L’attore Roberto Herlitzka ha letto i versi di Lucrezio accompagnato dalle musiche composte da Vandor, Macchi, D’Amico e Marocchini
ROMA, 17 novembre 2017 – Una sfida affascinante e non priva di rischi, tanto più ammirevole perché il demiurgo è un attore non più giovane, ma ancora disposto a mettersi in gioco. Roberto Herlitzka – ottanta anni già compiuti e quasi sessanta trascorsi in palcoscenico – ha letto, davanti a un pubblico numeroso e attentissimo, alcuni passi tratti dal primo libro del De rerum natura, in una sorta di melologo (anche se sarebbe più esatto chiamarlo “concerto scenico”) dove la parte musicale era affidata a brani ispirati al poema di Lucrezio, appositamente scritti da quattro compositori dei nostri giorni. È stato lo stesso Herlitzka (un cognome che denuncia ascendenze ceche), figura anomala nel panorama italiano, a curare la versificazione italiana del poema che Tito Lucrezio Caro scrisse nel I secolo a.C., trasformando gli esametri della lingua latina in terzine rimate in stile dantesco. Un ascolto non facile, certo, eppure avvincente: superati i primi minuti per abituare l’orecchio alla scansione dei versi, si viene travolti e quasi ipnotizzati dal flusso delle parole. La voce di Herlitzka, infatti, non si limita a cesellare suoni: l’attore è sempre attento a rispettare l’andamento della frase e i concetti sottesi alle parole, guidando così chi ascolta nella comprensione di significati spesso complessi e tutt’altro che immediati da cogliere. I versi di Lucrezio sono densi d’implicazioni filosofiche: nella sua descrizione del cosmo, il poeta prende le mosse da Epicuro per riflettere sui fenomeni naturali e fisici, senza tirarsi indietro nemmeno di fronte a concetti complicati come la teoria atomica e la definizione di “vuoto”. E per dare forma a queste speculazioni si avvale di una lingua poetica di straordinaria bellezza, che la lettura di Herlitzka riesce a valorizzare anche in traduzione. È davvero impressionante come, da parte dell’attore, non ci siano mai cadute d’intensità, attimi d’incertezza, parole men che nitide o non perfettamente intellegibili.

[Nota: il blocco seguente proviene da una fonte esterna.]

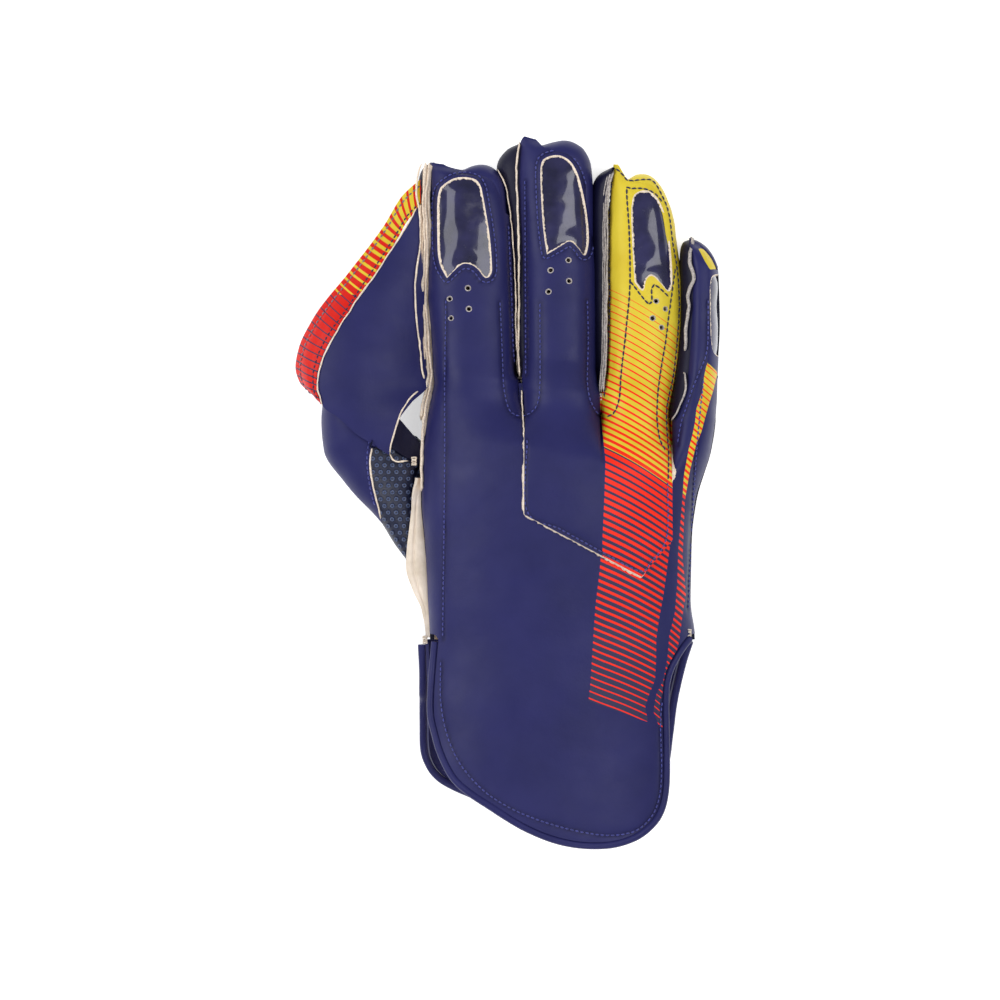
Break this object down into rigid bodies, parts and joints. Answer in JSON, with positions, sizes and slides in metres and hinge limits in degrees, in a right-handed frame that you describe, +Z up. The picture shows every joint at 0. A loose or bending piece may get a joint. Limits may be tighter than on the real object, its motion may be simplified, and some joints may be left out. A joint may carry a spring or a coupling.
{
  "type": "wicketkeeping glove",
  "caption": "Leather wicketkeeping glove for a right hand, with rubber-faced palm, windowed fingertips, a web beside the thumb and a flared cuff, lying on its palm",
  "frame": {"origin": "centre of the bounding box at the surface it lies on", "axes": "+X from the thumb to the little finger, +Y from the cuff to the fingertips, +Z up out of the back of the hand"},
  "size_m": [0.1916, 0.3208, 0.0563],
  "materials": {
    "navy_leather": "smooth navy leather with a soft sheen",
    "navy_piping": "rolled navy leather binding",
    "yellow_leather": "bright yellow leather",
    "red_leather": "red leather with yellow and navy stripes",
    "cream_edge": "raw cut edges of cream leather",
    "cream_lining": "soft cream lining",
    "window_film": "glossy dark film",
    "pimpled_rubber": "dark navy pimpled rubber"
  },
  "bodies": {
    "root": {"back_panel": "navy_leather", "finger_overlay": "navy_leather", "palm_shell": "navy_leather", "palm_flap": "navy_leather", "palm_rubber": "pimpled_rubber", "thumb_back": "navy_leather", "thumb_front": "pimpled_rubber", "web_panel": "navy_leather", "web_binding": "red_leather", "index_welt": "cream_edge", "middle_welt": "cream_edge", "ring_welt": "cream_edge", "little_welt": "cream_edge", "side_lining": "cream_lining", "back_piping": "navy_piping", "palm_piping": "navy_piping", "index_window": "window_film", "index_shell": "navy_leather", "middle_window": "window_film", "middle_shell": "navy_leather", "ring_window": "window_film", "ring_shell": "yellow_leather", "little_window": "window_film", "little_shell": "navy_leather"}
  },
  "joints": []
}
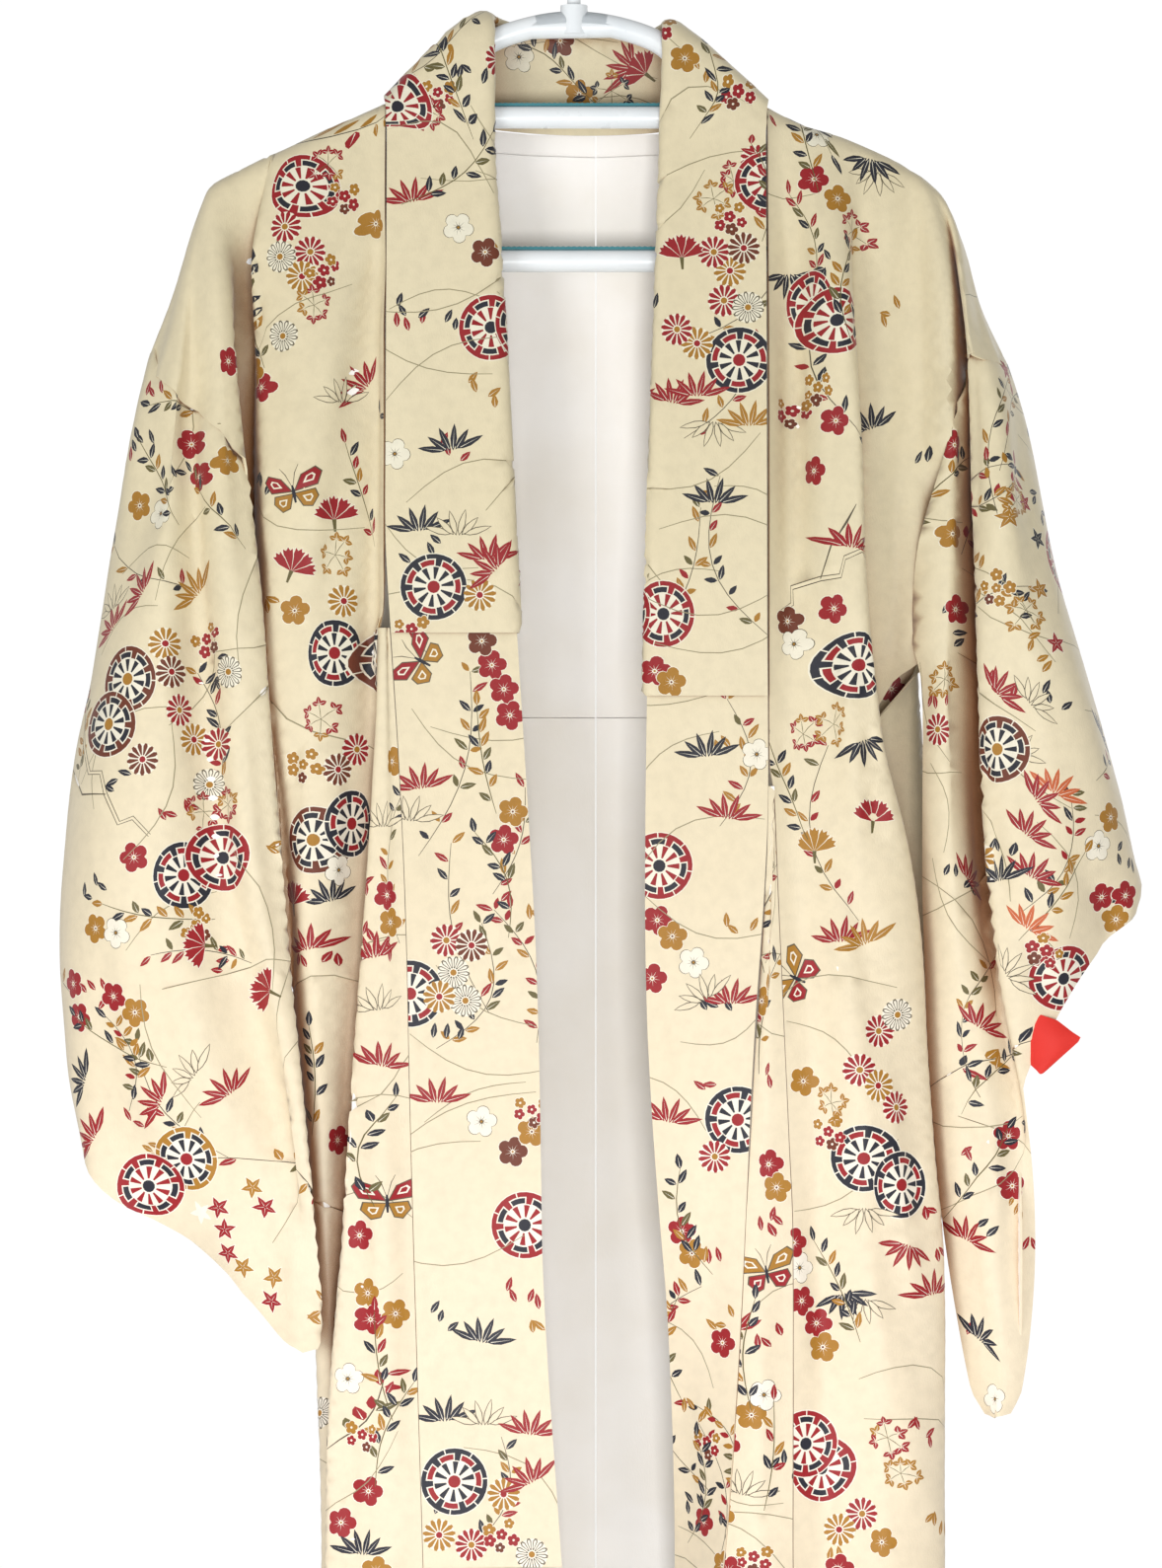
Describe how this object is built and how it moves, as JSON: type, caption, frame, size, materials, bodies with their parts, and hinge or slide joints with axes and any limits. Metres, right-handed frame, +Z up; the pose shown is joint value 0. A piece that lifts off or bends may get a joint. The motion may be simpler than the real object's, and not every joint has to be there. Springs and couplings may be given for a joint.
{
  "type": "kimono on a hanger",
  "caption": "Full-length silk kimono with long hanging sleeves and a wide collar, hung open at the front on a closed plastic hanger.",
  "frame": {"origin": "inside top of the hanger's hook, where a rod holds it", "axes": "+Z up, the garment's front faces -Y, the wearer's left is +X"},
  "size_m": [0.591, 0.0945, 1.7325],
  "materials": {
    "printed_silk": "soft crepe sheen, printed",
    "white_lining": "smooth silk",
    "red_lining": "smooth silk",
    "hanger_plastic": "gloss",
    "grip_strip": "matte"
  },
  "bodies": {
    "root": {"hanger_frame": "hanger_plastic", "grip_strip_upper": "grip_strip", "grip_strip_lower": "grip_strip", "hanger_hook": "hanger_plastic", "body_right": "printed_silk", "body_left": "printed_silk", "sleeve_right": "printed_silk", "sleeve_left": "printed_silk", "overlap_right": "printed_silk", "overlap_left": "printed_silk", "collar": "printed_silk", "over_collar": "printed_silk", "lining_upper_right": "white_lining", "lining_upper_left": "white_lining", "lining_lower_right": "white_lining", "lining_lower_left": "white_lining", "cuff_lining_left": "red_lining"}
  },
  "joints": []
}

Nella serata al Teatro Vittoria, frutto di una collaborazione fra il cinquantaquattresimo Festival Nuova Consonanza e RomaEuropa Festival, il versante musicale era affidato all’Orchestra Sinfonica Abruzzese che ha eseguito i quattro brani realizzati per l’occasione da altrettanti compositori. Ha iniziato Ivan Vandor con Nouvelles errances, poi Lamberto Macchi e il suo Prima quell’ira, a seguire Matteo D’Amico con L’umano senso e, infine, Enrico Marocchini (Le cose illuminan le cose), che aveva anche il compito di dirigere gli strumentisti. Seppure per motivi diversi, si tratta di musiche interessanti, ma destinate – dopo un po’ – a diventare un sottofondo, un tappeto sonoro rispetto a una voce e a una presenza carismatiche, capaci di monopolizzare tutta l’attenzione. Pazienza: ci saranno altre opportunità per riascoltare questi brani, mentre abbandonarsi alla musicalità dei versi di Lucrezio è stata forse un’occasione irripetibile.